OER is a double edged sword. It has hidden the inflation due to last few bubbles pretty well but rents are moving far more slowly than a lot of other living expenses so that component is fairly well shielded from the down trend as well. Further, with what's been termed the grocery shrink ray and other mindlessly wrong selections of equivalent goods in the CPI, inflation numbers have been downright fraudulent for at least 10-15 years, if not longer.

Like I've been saying, I won't believe in deflation until I start to see my lunches getting cheaper. It's $7-10 for a fast food combo meal these days. Ten years ago, it was under $5. This puts us closer to an average of 5% per year if my back-of-the-envelope math is right.

Bruno T said...

I also like to vist a mix of "daily life" examples to see if we're experiencing inflation or deflation in the aggregate.

Quite right, fast food meals are up quite a bit, unless you go to the "value meal" items they include to catch that part of the market.

Despite claims of massive discounting, Disney World isn't any cheaper. Ticket prices actually were raised since the start of the recession. Hotel rooms there are "discounted" but only for those making long stays (7 days for price of 4) where they know they'll induce enough people to stay longer than otherwise to make up the difference.

A room at the contemporary resort there is over $400 AFTER the peak season, full rack rate, and nearly impossible to find a discount on.
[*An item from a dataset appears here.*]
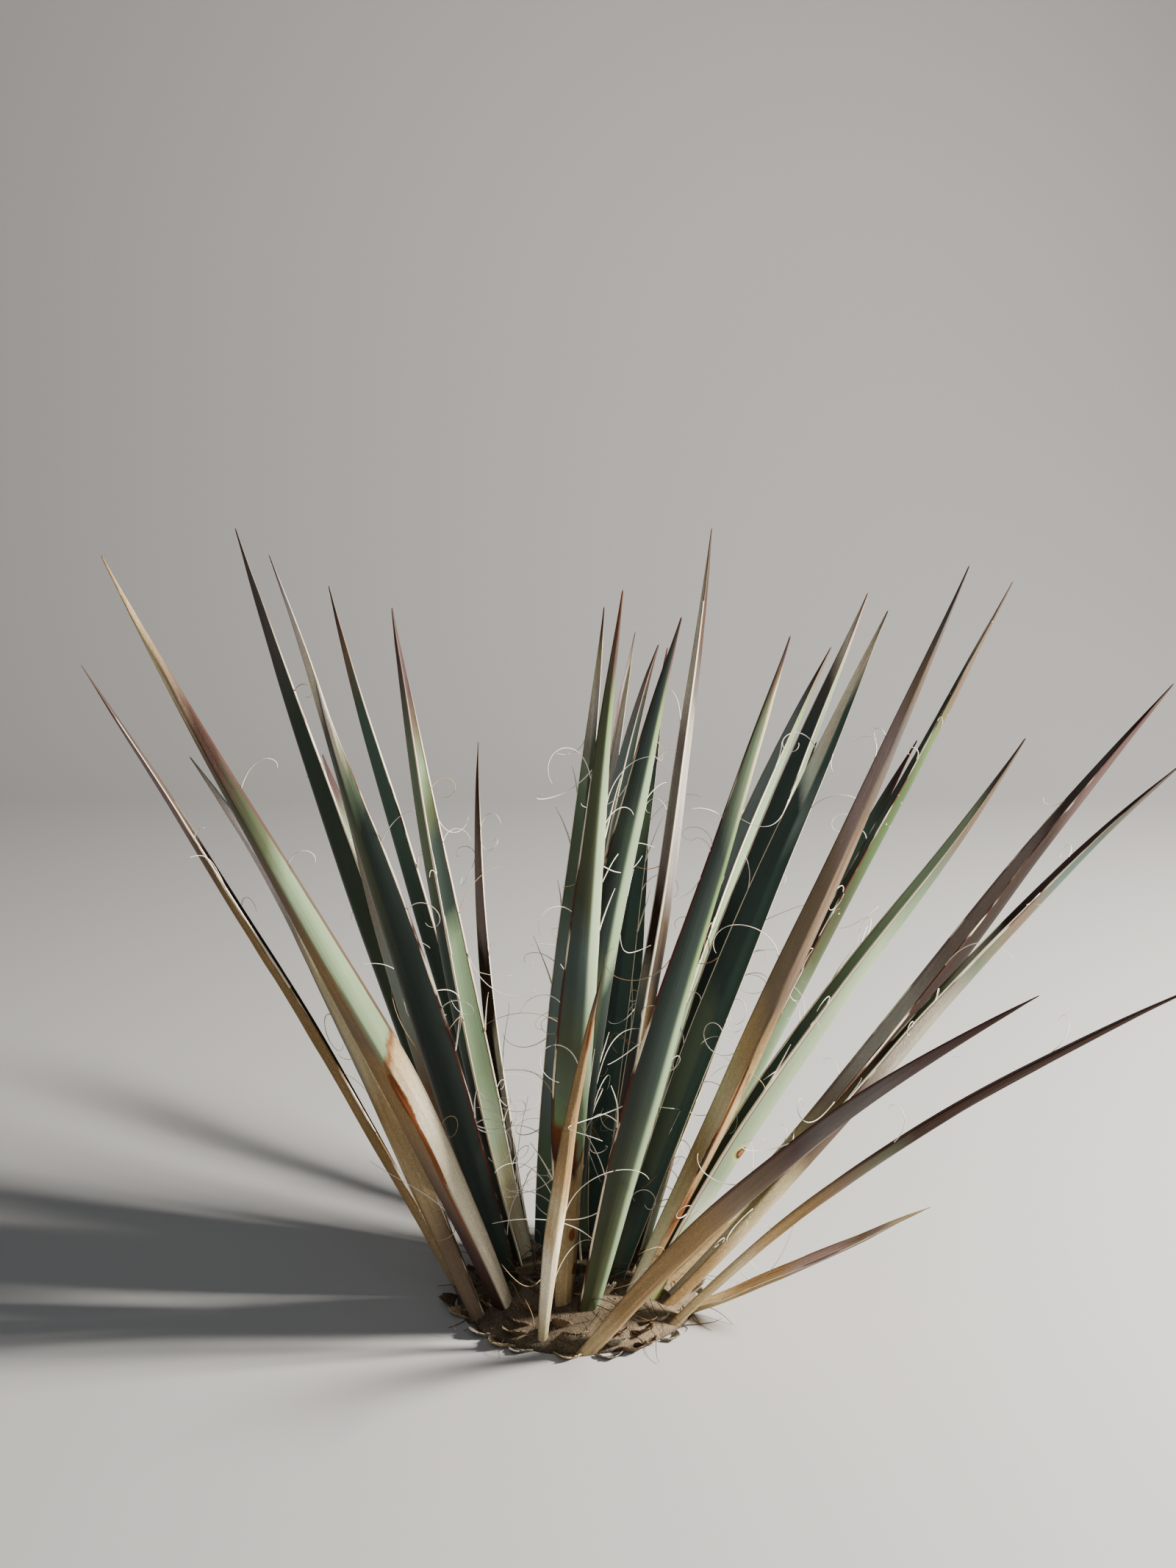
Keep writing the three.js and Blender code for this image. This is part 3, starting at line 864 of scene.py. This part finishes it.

The cheap rooms built to handle boom times may be emptier, but that's only part of the picture.

Cars. Wow. MASSIVE price increases in used cars and trucks since this winter. Used Infinitis that were going for $22,000 are now $25,000 and pickups rose so fast for non-defunct brands I was priced out of that market and into a Chevy instead. F150 work trucks were avaialable for $16,000 last January. Try more like $20,000 today.

They have cut back capacity in everything. Most of the "deflation" was nothing more than fire sales to reduce high inventory, and once that is gone, so is the "deflation". Same goes for Real Estate. It will take years, but once that is absorbed look for homes to rise with inflation, same as they always did years back.